Our obstacle handling algorithm consists of the following steps:

Step 1. Go to a new frame.

Step 2. If the sign of object loss is set, then go to step 9, otherwise go to step 3.

Step 3. Add a patch to the queue.

Step 4. Call the detect() method to detect an object on the frame.

Step 5. If the method estimate is less than the threshold, then go to step 6, otherwise go to step 1.

Step 6. Set the sign of object loss from the frame.

Step 7. Initialize counter for counting frames without object.

Step 8. Get the patch from the queue.

Step 9. If the counter is less than the threshold, then go to step 10, otherwise go to step 13.

Step 10. Run the template matching algorithm.

Step 11. If the object is found within the specified radius, then go to step 12, otherwise go to step 1.

Step 12. Set the sign of object recovery, go to step 1.
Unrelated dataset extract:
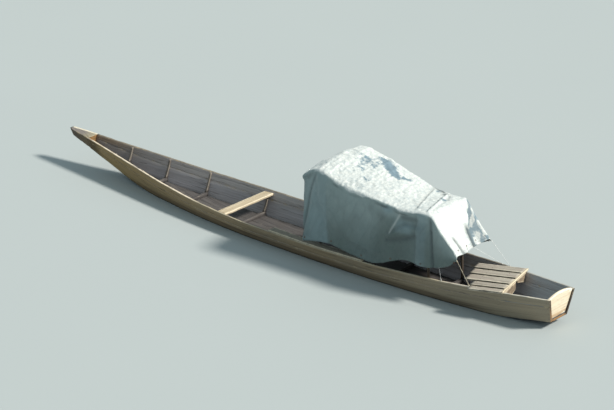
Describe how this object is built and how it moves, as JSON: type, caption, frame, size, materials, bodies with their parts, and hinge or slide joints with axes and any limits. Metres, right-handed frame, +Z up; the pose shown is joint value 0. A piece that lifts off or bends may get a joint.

Step 13. Stop the tracker.

As for test data to assess the quality of work, we used image sets from the Visual Tracker dataset [41], which meet the requirements for the presence of cars and some static camera. In particular, Fig. 6 shows an example of tracking a car when a motorcycle passes between it and the camera, while the camera is moving slightly. Tracking algorithms TLD (part of the OpenCV Tracking API) and the original KCF lose the vehicle, while the algorithm described above continues to track it.

Fig. 6.
figure 6

Comparison of the operation of the standard KCF tracker (upper part) and the modified tracker with obstacle handling (lower part).

5 CONCLUSIONS

In our studies, we developed and tested various methods of processing information from photo and video means of fixing the road situation. We implemented several software tools, some of the developments described in Section 2 are registered in the database of Federal Institute of Industrial Property [42]; the framework described in Section 3 is issued in [43]; algorithms presented in Section 4 are available in [44]. These solutions can be integrated into existing traffic control tools but may need to be brought to industrial use depending on the current tasks and their parameters.